• WORK TO DO: Copy every line from the material below that holds "code".

Rows from a 3D modeling dataset:
______

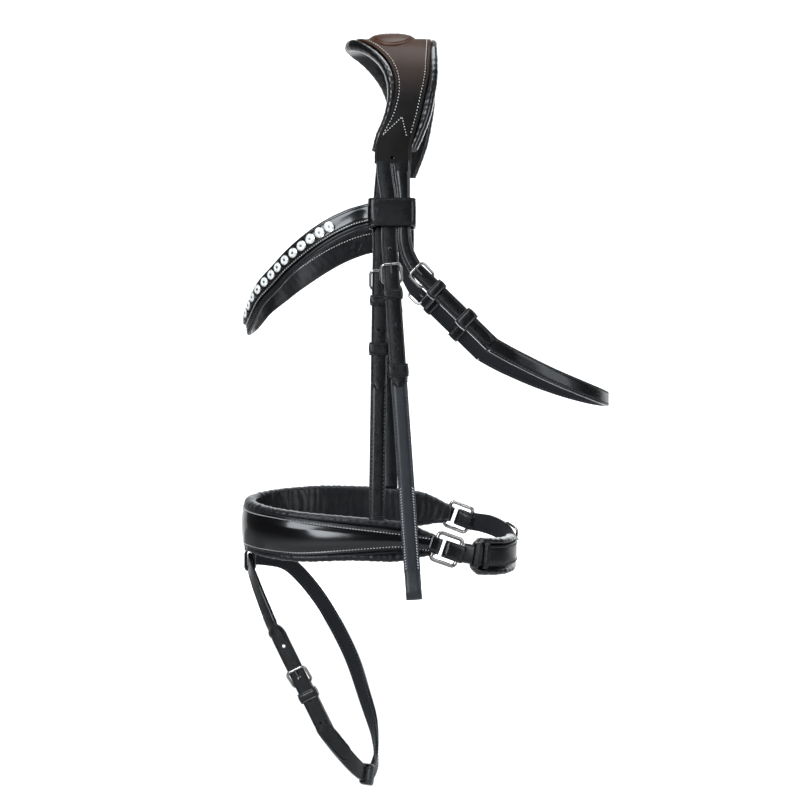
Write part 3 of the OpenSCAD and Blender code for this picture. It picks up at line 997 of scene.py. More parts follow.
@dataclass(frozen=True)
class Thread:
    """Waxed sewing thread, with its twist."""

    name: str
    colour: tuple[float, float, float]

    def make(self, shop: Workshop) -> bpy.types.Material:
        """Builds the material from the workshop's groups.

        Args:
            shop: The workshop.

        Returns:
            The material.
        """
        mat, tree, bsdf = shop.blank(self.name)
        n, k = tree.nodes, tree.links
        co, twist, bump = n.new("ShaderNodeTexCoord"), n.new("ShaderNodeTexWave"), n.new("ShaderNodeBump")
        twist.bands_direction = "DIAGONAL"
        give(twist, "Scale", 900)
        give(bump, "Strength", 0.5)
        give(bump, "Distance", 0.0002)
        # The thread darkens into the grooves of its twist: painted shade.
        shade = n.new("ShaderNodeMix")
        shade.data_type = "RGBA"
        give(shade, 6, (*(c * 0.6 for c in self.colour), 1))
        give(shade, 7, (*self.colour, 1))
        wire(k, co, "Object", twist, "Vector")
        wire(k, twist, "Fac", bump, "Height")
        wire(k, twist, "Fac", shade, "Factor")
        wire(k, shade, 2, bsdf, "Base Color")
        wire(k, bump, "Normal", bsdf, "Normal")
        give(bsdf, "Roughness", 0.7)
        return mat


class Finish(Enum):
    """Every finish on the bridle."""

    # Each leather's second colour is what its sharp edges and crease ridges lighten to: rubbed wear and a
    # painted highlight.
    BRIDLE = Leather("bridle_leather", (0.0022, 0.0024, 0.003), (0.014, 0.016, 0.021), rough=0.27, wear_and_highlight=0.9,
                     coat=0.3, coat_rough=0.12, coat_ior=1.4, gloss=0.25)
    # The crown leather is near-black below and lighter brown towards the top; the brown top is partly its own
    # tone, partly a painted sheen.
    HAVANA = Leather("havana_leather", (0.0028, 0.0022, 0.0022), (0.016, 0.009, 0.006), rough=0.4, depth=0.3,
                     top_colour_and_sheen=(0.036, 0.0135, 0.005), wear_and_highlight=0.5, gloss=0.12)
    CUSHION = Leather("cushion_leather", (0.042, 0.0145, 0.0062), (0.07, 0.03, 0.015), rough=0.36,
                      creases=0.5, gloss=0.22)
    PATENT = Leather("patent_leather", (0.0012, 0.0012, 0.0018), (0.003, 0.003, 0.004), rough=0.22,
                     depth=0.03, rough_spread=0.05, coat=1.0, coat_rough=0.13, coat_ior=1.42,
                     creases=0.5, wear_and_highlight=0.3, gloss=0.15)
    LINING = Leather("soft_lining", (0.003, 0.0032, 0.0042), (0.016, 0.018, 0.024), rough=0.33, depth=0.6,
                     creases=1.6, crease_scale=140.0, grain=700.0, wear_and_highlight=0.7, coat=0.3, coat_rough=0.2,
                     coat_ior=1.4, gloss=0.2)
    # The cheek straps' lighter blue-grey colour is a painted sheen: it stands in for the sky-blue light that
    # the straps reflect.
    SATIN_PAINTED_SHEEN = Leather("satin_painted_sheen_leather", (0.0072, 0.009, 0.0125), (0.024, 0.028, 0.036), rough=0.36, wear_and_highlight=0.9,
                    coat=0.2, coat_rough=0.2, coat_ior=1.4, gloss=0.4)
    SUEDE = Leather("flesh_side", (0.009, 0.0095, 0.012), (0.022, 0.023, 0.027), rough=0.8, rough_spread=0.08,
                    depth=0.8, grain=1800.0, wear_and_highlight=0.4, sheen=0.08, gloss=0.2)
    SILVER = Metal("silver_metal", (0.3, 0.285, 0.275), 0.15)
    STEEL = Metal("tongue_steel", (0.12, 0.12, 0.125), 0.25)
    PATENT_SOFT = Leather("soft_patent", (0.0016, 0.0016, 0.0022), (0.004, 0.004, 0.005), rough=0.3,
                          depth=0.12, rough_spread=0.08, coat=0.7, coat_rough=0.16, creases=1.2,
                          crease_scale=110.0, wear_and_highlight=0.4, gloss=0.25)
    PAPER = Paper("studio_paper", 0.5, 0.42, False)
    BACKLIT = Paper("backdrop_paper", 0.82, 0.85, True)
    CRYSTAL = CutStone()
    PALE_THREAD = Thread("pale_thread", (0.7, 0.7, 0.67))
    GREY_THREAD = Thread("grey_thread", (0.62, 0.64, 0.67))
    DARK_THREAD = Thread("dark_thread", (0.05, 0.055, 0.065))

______

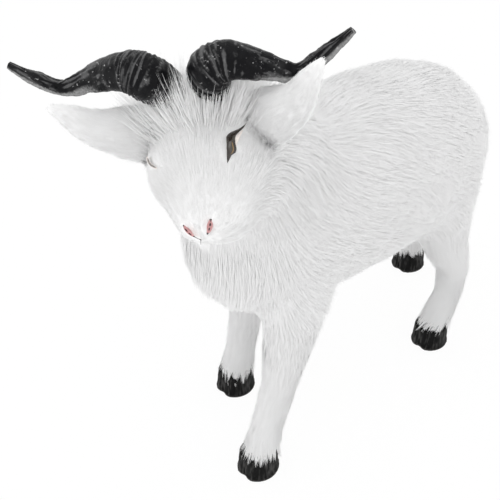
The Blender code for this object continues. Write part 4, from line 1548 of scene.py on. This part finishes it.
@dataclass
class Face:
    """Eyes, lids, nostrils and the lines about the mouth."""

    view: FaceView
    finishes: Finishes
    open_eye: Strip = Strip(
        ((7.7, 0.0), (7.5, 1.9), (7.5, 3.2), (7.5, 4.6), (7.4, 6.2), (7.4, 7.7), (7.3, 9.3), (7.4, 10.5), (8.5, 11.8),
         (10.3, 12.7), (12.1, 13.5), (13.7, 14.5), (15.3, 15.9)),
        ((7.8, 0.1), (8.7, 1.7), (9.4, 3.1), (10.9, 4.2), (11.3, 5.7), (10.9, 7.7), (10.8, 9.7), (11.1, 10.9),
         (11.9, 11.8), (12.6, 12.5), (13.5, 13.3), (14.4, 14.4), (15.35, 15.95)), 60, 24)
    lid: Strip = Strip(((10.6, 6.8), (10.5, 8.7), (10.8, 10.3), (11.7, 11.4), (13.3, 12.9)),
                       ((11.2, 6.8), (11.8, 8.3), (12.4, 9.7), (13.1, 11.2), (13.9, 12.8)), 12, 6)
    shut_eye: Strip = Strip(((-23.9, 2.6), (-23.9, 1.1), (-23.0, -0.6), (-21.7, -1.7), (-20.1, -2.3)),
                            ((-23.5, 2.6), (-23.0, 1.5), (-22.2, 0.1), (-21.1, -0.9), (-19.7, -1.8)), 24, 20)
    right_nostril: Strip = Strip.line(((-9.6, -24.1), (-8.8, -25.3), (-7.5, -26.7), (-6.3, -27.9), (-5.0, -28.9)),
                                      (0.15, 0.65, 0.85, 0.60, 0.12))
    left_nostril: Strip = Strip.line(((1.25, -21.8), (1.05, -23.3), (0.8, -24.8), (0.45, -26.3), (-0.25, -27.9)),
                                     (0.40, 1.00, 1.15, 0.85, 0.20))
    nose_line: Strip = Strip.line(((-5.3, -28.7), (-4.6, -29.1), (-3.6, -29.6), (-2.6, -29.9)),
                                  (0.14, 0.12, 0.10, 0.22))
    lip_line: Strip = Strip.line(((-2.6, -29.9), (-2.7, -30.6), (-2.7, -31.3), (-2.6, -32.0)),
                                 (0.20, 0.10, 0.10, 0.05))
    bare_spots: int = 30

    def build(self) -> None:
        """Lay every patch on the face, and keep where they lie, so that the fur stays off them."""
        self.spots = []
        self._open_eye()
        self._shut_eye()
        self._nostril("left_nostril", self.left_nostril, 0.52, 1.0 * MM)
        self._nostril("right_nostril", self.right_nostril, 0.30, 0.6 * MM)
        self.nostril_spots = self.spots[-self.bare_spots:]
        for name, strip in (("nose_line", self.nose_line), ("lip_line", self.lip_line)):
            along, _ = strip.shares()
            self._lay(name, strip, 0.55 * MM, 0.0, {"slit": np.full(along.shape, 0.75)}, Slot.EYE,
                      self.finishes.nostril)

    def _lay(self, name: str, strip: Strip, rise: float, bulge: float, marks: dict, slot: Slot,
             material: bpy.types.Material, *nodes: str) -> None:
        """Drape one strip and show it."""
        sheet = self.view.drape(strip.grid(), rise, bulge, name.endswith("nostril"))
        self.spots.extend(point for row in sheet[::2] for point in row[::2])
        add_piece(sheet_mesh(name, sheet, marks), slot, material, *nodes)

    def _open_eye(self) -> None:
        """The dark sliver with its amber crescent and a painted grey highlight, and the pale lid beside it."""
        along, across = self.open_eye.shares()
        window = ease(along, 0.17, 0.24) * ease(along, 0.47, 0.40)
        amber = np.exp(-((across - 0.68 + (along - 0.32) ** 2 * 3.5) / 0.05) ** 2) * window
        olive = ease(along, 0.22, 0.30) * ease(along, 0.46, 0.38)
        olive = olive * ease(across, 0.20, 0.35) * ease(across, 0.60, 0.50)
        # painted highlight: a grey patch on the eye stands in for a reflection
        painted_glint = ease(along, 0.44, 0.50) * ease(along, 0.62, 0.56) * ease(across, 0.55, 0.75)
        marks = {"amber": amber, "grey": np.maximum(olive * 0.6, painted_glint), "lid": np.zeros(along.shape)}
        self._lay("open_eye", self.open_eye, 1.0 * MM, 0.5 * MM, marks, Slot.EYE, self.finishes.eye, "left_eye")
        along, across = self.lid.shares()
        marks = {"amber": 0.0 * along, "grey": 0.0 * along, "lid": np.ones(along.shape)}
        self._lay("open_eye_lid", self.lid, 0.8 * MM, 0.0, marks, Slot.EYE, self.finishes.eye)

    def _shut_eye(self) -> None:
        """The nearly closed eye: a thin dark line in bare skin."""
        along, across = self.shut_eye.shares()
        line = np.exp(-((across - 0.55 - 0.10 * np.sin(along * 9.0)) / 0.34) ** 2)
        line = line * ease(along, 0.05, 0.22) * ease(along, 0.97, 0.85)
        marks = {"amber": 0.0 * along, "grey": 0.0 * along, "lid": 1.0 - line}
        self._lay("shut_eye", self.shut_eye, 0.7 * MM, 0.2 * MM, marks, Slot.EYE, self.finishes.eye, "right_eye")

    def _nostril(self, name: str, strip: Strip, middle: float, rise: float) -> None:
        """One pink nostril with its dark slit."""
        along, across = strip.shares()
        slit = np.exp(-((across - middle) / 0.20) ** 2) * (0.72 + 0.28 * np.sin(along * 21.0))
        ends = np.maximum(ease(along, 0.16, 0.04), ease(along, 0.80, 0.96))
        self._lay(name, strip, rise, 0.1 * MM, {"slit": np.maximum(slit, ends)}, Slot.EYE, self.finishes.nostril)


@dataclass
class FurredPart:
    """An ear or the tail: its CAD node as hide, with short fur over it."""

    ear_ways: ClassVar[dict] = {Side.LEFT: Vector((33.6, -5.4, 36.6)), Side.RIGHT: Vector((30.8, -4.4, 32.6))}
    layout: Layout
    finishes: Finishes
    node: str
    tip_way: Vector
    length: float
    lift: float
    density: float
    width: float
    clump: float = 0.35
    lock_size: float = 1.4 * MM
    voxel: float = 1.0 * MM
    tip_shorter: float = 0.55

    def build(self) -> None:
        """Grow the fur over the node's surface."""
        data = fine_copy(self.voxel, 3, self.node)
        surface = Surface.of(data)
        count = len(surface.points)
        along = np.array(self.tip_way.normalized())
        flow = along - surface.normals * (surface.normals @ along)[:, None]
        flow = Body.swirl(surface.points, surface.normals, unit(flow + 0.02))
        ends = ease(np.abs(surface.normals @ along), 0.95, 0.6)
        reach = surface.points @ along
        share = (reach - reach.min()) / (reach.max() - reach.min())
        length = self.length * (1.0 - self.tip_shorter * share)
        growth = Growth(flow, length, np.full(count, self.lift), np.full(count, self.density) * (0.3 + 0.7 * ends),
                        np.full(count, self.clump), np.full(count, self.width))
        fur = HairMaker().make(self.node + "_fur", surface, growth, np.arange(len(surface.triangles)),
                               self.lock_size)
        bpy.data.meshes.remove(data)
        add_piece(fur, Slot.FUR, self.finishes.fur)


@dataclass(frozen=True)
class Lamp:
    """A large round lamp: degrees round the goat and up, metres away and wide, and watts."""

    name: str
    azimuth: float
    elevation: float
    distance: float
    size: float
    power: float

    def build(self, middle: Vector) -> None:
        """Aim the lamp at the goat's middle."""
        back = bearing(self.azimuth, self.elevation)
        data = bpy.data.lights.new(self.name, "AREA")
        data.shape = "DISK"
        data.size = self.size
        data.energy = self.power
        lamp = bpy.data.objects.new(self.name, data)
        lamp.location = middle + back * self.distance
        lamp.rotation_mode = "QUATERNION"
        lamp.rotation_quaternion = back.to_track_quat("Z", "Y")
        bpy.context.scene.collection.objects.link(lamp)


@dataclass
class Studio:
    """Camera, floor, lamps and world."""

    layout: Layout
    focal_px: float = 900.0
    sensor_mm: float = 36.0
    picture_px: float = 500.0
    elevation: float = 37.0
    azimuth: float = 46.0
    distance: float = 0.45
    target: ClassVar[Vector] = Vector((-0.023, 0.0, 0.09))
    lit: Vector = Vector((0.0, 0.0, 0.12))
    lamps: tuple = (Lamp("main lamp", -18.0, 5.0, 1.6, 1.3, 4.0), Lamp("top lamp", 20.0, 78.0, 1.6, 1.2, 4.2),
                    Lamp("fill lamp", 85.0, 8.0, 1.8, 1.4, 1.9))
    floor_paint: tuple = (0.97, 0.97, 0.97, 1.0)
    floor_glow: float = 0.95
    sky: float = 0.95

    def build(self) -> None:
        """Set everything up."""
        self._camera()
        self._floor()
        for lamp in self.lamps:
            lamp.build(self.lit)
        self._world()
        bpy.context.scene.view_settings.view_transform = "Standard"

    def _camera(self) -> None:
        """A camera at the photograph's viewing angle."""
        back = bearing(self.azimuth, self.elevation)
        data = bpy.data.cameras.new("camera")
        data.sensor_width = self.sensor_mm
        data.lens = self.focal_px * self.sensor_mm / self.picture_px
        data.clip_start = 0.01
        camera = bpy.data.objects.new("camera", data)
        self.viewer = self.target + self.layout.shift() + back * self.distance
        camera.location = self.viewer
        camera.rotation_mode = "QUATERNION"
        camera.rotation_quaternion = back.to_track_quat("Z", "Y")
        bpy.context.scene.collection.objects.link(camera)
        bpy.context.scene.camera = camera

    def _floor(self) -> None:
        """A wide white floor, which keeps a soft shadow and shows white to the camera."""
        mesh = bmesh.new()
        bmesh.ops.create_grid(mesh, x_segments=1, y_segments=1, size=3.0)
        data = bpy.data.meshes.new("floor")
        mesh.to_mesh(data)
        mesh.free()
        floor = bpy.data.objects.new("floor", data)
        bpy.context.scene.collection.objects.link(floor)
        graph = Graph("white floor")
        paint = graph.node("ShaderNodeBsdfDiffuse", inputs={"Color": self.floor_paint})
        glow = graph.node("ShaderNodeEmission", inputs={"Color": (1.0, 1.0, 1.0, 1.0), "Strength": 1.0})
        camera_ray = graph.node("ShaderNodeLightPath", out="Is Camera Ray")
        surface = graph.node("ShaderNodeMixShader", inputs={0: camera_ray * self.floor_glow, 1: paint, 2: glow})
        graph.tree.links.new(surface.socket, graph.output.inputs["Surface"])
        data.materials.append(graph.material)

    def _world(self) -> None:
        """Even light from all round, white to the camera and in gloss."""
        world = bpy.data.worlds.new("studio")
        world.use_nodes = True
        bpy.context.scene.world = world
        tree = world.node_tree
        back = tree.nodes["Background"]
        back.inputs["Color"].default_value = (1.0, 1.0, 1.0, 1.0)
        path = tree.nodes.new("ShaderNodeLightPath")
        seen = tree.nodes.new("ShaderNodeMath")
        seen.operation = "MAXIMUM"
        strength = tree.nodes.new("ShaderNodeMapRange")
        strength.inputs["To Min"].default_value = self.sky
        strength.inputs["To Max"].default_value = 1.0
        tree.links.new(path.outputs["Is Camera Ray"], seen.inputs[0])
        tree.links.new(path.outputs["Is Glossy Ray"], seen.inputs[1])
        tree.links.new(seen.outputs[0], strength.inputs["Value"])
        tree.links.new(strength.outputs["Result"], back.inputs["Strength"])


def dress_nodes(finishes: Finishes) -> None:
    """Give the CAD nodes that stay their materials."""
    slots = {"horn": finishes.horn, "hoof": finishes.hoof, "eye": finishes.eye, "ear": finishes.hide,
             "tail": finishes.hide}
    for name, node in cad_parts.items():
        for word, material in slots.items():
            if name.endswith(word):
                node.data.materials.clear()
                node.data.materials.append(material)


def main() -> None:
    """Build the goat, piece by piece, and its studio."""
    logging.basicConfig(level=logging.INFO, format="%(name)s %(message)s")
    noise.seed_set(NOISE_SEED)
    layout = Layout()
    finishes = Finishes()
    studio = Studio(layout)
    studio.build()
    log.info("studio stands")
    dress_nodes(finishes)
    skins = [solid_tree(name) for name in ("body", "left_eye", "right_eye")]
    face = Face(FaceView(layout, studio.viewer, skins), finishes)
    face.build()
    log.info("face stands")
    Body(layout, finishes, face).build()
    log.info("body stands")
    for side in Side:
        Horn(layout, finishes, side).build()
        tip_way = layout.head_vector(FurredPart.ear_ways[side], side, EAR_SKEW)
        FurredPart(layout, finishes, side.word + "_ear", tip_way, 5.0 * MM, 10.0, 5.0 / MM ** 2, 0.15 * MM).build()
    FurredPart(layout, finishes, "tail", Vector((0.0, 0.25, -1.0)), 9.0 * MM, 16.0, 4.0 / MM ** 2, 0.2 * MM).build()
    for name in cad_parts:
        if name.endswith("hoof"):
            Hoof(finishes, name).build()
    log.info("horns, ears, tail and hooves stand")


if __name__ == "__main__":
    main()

______

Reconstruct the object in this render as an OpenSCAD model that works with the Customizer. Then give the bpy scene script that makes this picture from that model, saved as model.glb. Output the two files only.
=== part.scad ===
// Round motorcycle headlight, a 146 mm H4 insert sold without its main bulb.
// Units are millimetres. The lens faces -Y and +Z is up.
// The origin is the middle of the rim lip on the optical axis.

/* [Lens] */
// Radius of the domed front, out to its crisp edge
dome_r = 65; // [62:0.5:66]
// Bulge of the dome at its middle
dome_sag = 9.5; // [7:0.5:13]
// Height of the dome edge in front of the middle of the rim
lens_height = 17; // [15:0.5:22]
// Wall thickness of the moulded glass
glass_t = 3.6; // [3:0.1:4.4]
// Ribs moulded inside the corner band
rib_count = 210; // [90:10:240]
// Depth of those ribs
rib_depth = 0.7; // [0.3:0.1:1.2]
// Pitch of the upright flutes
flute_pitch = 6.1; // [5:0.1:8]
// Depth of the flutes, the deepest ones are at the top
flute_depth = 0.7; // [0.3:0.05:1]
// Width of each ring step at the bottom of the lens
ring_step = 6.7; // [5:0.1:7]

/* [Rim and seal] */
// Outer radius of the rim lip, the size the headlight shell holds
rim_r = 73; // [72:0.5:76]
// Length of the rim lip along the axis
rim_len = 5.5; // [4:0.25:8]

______

• RESULT OF THIS EXERCISE:
Write part 3 of the OpenSCAD and Blender code for this picture. It picks up at line 997 of scene.py. More parts follow.
The Blender code for this object continues. Write part 4, from line 1548 of scene.py on. This part finishes it.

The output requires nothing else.